**The task:**
Give all of the lines again, with nothing added or dropped.

— START Data block —

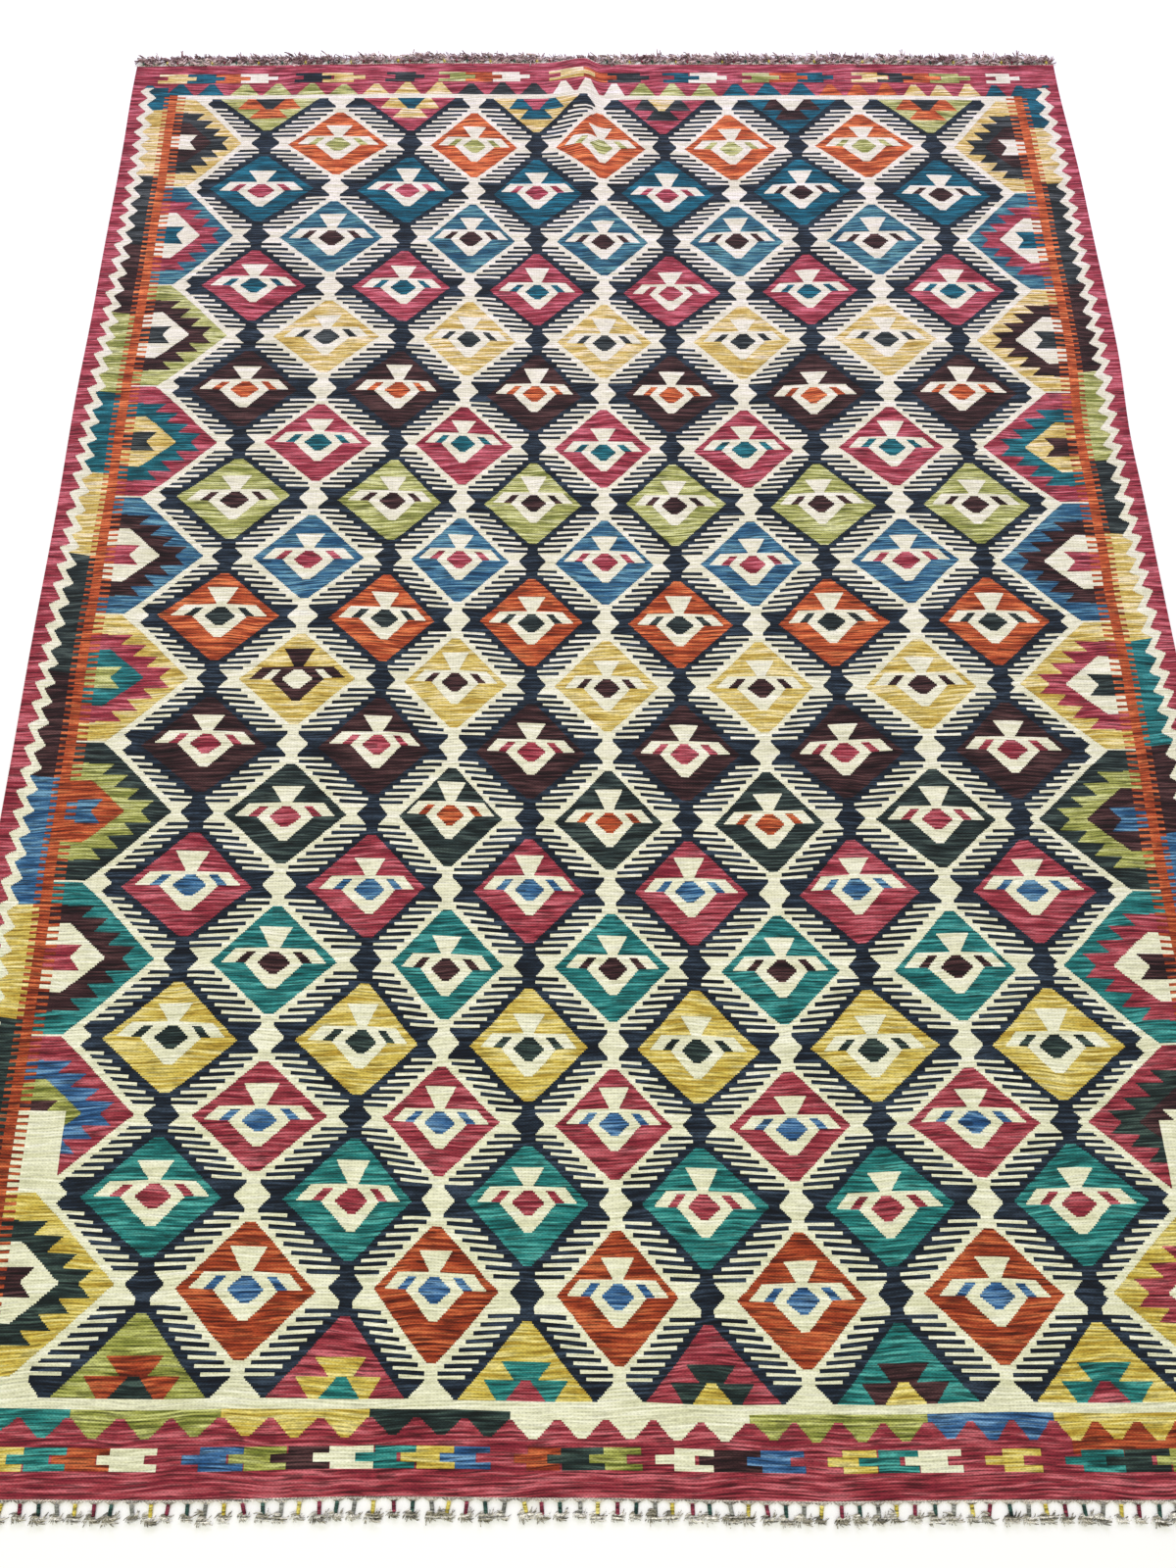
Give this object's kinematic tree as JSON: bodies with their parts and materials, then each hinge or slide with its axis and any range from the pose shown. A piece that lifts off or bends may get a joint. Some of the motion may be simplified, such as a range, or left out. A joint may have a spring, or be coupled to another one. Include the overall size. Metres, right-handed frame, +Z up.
{
  "type": "kilim rug",
  "caption": "Flat-woven wool rug with a diamond lattice, zigzag side borders, stepped end borders and a knotted fringe at both ends, lying with one low ridge at its far end.",
  "frame": {"origin": "centre of the rug's box, fringes included, at floor level", "axes": "+Y along the warps to the far end with the ridge, +X along the wefts to the rug's right, +Z up out of the floor"},
  "size_m": [1.7126, 2.3918, 0.016],
  "materials": {
    "dyed_wool_weave": "matt slit-tapestry weave of hand-dyed wool weft",
    "fringe_wool": "matt twisted grey-beige warp wool, wrapped and knotted"
  },
  "bodies": {
    "root": {"kilim_panel": "dyed_wool_weave", "fringe_far": "fringe_wool", "fringe_near": "fringe_wool"}
  },
  "joints": []
}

— END Data block —

**Exercise solution:**
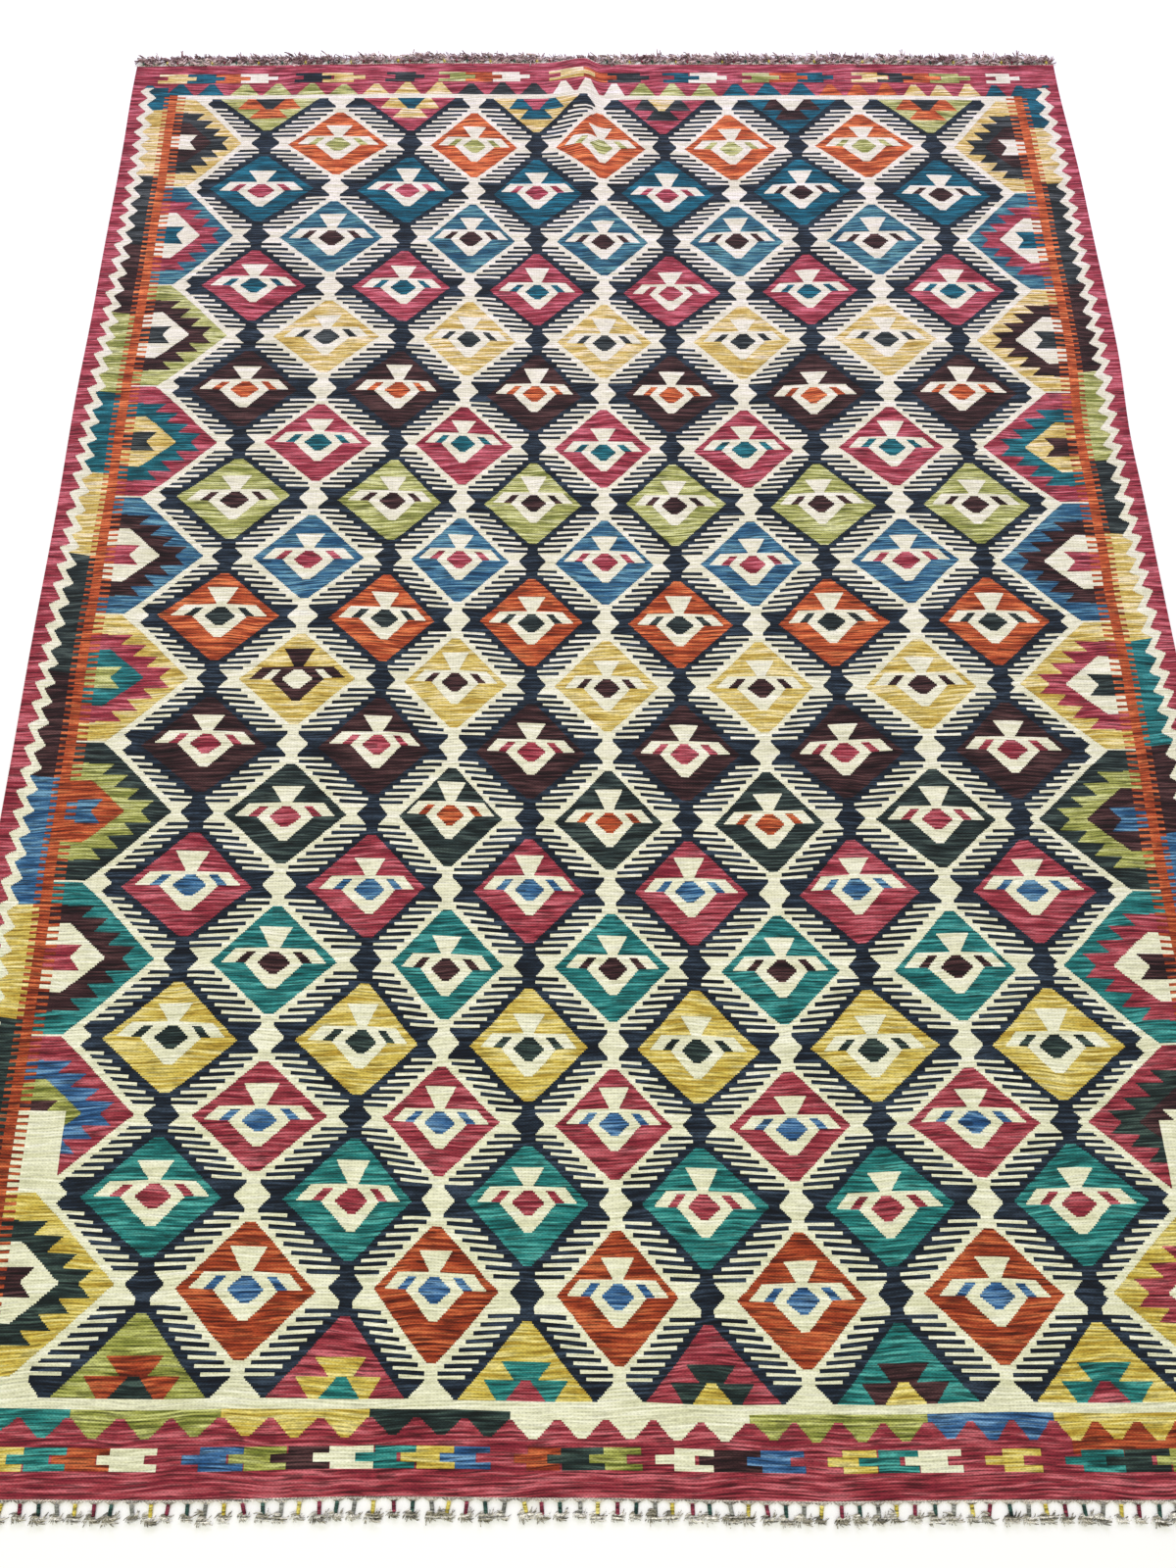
Give this object's kinematic tree as JSON: bodies with their parts and materials, then each hinge or slide with its axis and any range from the pose shown. A piece that lifts off or bends may get a joint. Some of the motion may be simplified, such as a range, or left out. A joint may have a spring, or be coupled to another one. Include the overall size. Metres, right-handed frame, +Z up.
{
  "type": "kilim rug",
  "caption": "Flat-woven wool rug with a diamond lattice, zigzag side borders, stepped end borders and a knotted fringe at both ends, lying with one low ridge at its far end.",
  "frame": {"origin": "centre of the rug's box, fringes included, at floor level", "axes": "+Y along the warps to the far end with the ridge, +X along the wefts to the rug's right, +Z up out of the floor"},
  "size_m": [1.7126, 2.3918, 0.016],
  "materials": {
    "dyed_wool_weave": "matt slit-tapestry weave of hand-dyed wool weft",
    "fringe_wool": "matt twisted grey-beige warp wool, wrapped and knotted"
  },
  "bodies": {
    "root": {"kilim_panel": "dyed_wool_weave", "fringe_far": "fringe_wool", "fringe_near": "fringe_wool"}
  },
  "joints": []
}